We also don’t know much about the Ethiopian eunuch—we don’t even know his name—but we know enough to see how unlikely and how surprising this chance meeting really is. The eunuch is anything but ordinary. He’s an official in the royal court of Ethiopia, the steward of the queen’s treasury. He’s cosmopolitan, privileged, able to travel all the way from Ethiopia to Jerusalem in order to worship at the Temple. He probably isn’t Jewish himself—as a eunuch and a foreigner he would already doubly marginalized from what might have been ordinarily accepted within the Jewish community—and yet he was worshipping in Jerusalem, perhaps as a so-called “god-fearer,” a Gentile who sought to worship the God of Israel even as an outsider. As the head of the royal treasury he’s probably educated and likely speaks at least two or three languages—his native Ethiopic and Greek, at least, and perhaps some Aramaic.
When Philip—modest, ordinary Philip—sees this magnificent foreign official, a leader in a wealthy foreign government, mounted in a chariot, on the wilderness road, the Holy Spirit again gives him instruction—“Go over to this chariot and join it.” Philip, again, wastes no time. He runs, not walks, up to the chariot, and hears the eunuch reading from the prophet Isaiah. (It’s an interesting little detail that the eunuch is reading aloud. It was the common practice in the ancient world to read aloud; there’s a famous moment in Augustine’s Confessions, a few centuries after this, when Augustine is amazed when he sees St. Ambrose reading silently! But this detail also tells us that the Ethiopian official is reading probably not in his first language but in a language Philip can understand.)
Philip joins the Ethiopian official in his chariot and they begin to go through this biblical text together. The passage they’re reading from Isaiah is one that we hear on Good Friday—“Like a sheep he was led to the slaughter, and like a lamb silent before its shearer, so he does not open his mouth.” It’s from a poem that Christians have read, from the very earliest days of the church, as prefiguring Jesus Christ as the servant whose suffering redeems God’s people. But the official doesn’t know this yet! He has to ask Philip, “Who is this prophet talking about? Himself or someone else?”
Maybe he’s heard about this Jesus, this itinerant rabbi who was crucified, the same one whom some people have been saying was raised from the dead. Maybe he’d heard about those events—and maybe he hadn’t. He clearly has a yearning to encounter God, to worship and follow God, to know God—he’s been on essentially a long pilgrimage, and now on his way back he’s still poring over the scriptures. But it’s not until Philip shows up that he can start to put it all together. It’s not until he’s alongside Philip, the two of them seeking God together, that he begins to encounter the Good News of the risen Lord.
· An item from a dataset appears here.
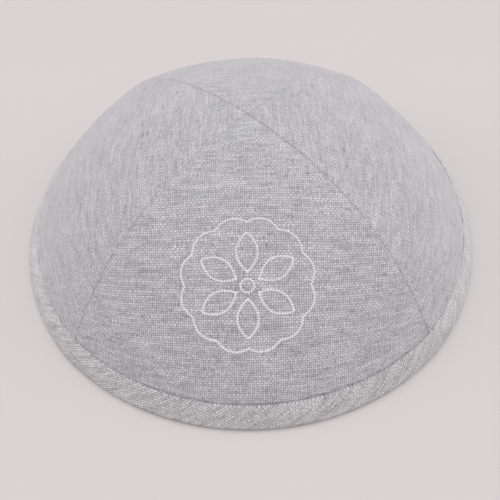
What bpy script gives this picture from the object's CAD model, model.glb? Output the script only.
# A kippah sewn from four linen gores, with a bias binding round its rim and white embroidery.
# Metres, +Z up. The front gore faces -Y. Every gore is worked out facing the front, and then turned
# about the axis to its own place.

import math

import bpy
import numpy as np
from mathutils import Matrix, Vector, noise


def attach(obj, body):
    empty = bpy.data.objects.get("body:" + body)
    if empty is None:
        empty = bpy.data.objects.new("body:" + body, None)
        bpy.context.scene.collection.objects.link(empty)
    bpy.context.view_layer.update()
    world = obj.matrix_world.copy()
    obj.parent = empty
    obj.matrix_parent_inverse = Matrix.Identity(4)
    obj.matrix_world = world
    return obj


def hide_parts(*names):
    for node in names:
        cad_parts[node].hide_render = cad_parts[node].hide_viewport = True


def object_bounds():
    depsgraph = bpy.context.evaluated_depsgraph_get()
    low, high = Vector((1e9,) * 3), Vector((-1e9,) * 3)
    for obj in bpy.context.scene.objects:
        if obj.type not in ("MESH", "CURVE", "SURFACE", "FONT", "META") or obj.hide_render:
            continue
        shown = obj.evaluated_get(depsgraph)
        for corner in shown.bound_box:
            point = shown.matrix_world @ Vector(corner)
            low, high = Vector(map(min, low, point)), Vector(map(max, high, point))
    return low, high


bl_info = {
    "name": "Linen kippah",
    "version": (1, 0, 0),
    "blender": (4, 5, 0),
    "location": "View3D > Sidebar > Kippah",
    "description": "Sews the gores, the bias binding and the embroidery of a linen kippah",
    "category": "Object",
}

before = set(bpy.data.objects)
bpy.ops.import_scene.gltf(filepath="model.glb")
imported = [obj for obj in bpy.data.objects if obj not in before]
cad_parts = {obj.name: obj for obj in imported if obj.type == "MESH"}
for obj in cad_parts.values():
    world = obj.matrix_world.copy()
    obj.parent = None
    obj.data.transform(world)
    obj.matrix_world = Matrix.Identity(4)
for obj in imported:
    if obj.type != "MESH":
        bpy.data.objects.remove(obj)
CAD_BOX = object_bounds()
CROWN_HEIGHT = CAD_BOX[1].z

HALF_GORE = math.pi / 4
QUARTER_TURN = 2 * HALF_GORE
WEAVE_MAP = "weave"
CREASE = "crease"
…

And when Philip proclaims this risen Lord to the official, the response is, again, immediate. “Look, here is water! What is to prevent me from being baptized?” You’ve told me about Jesus, you’ve told me about the resurrected Christ and how these events promise to bring salvation and restoration to Israel and to the whole of creation—what’s to stop me, here and now, from signing up, from joining the body of Christ, from having my sins washed away? What’s to prevent me?
Philip probably could have found some reasons, some things that would prevent him from baptizing this man. Philip could have said, “Oh, but you’re a Gentile” (it wasn’t clear quite yet that Gentiles were welcome). Philip could have said, “Oh, but you’re a eunuch”—a status that, scripturally, could have kept him from converting. But Philip doesn’t think twice—they go down to the water and Philip baptizes him. The Ethiopian eunuch becomes a member of the body of Christ—the one who asked to be included in included—even before the fledgling church back in Jerusalem has had a chance to work out its rules and regulations, its creeds and formularies, before it’s even started to argue about who can be in and who must be out.
Philip and the Ethiopian official don’t waste any time. “Get up and go,” the angel says. And “What is to prevent me from being baptized?” the eunuch asks.
Where are we in this story? Where do you imagine yourself? Perhaps you’re like Philip, trying to go where God is calling you to go—but not quite sure what will happen when you get there. Perhaps you’re like the Ethiopian official, yearning to meet God, seeking God as best you know how. Maybe you are on a wilderness road, not sure where it is leading.
The good news, friends, is that wherever we find ourselves in this story, God is there to meet us—God has a purpose for us. Even on that wilderness road, God offers the eunuch the grace of holy baptism. Even when we imagine ourselves to be unreachable, not good enough, not worthy of God’s embrace—and even when our human institutions might tell us that we aren’t deserving of God’s love—even then, there is God, the crucified and risen Lord, whose saving love for us invites us even from the wilderness road.
And even on that wilderness road, God gives Philip the chance to share the story—to share the good news of Jesus Christ and the creative, forgiving, healing love that is stronger than death. Even in an unexpected place, with an unexpected person, Philip can share that story. And he does it without hesitating, without second-guessing himself, without worrying about how he’ll be perceived.
Friends, this is evangelism—receiving that good news for what it is, which is nothing more or less than the gift of new and abundant life in Jesus Christ—and sharing that good news with those whom God has put in our paths. Evangelism might be an uncomfortable word for some of us—but it’s what we’re called to—each in our own way. As followers of Jesus Christ we are all called to share the good news—in our words, in our actions, in the joy and hope with which we greet the world, and—yes, in telling the story of God’s magnificent love for us and for creation—the love that became incarnate and laid down its life for us. May we, like Philip, hear God’s invitation—“Get up and go,”—and may we, like the Ethiopian eunuch, ask, “What’s to prevent me?”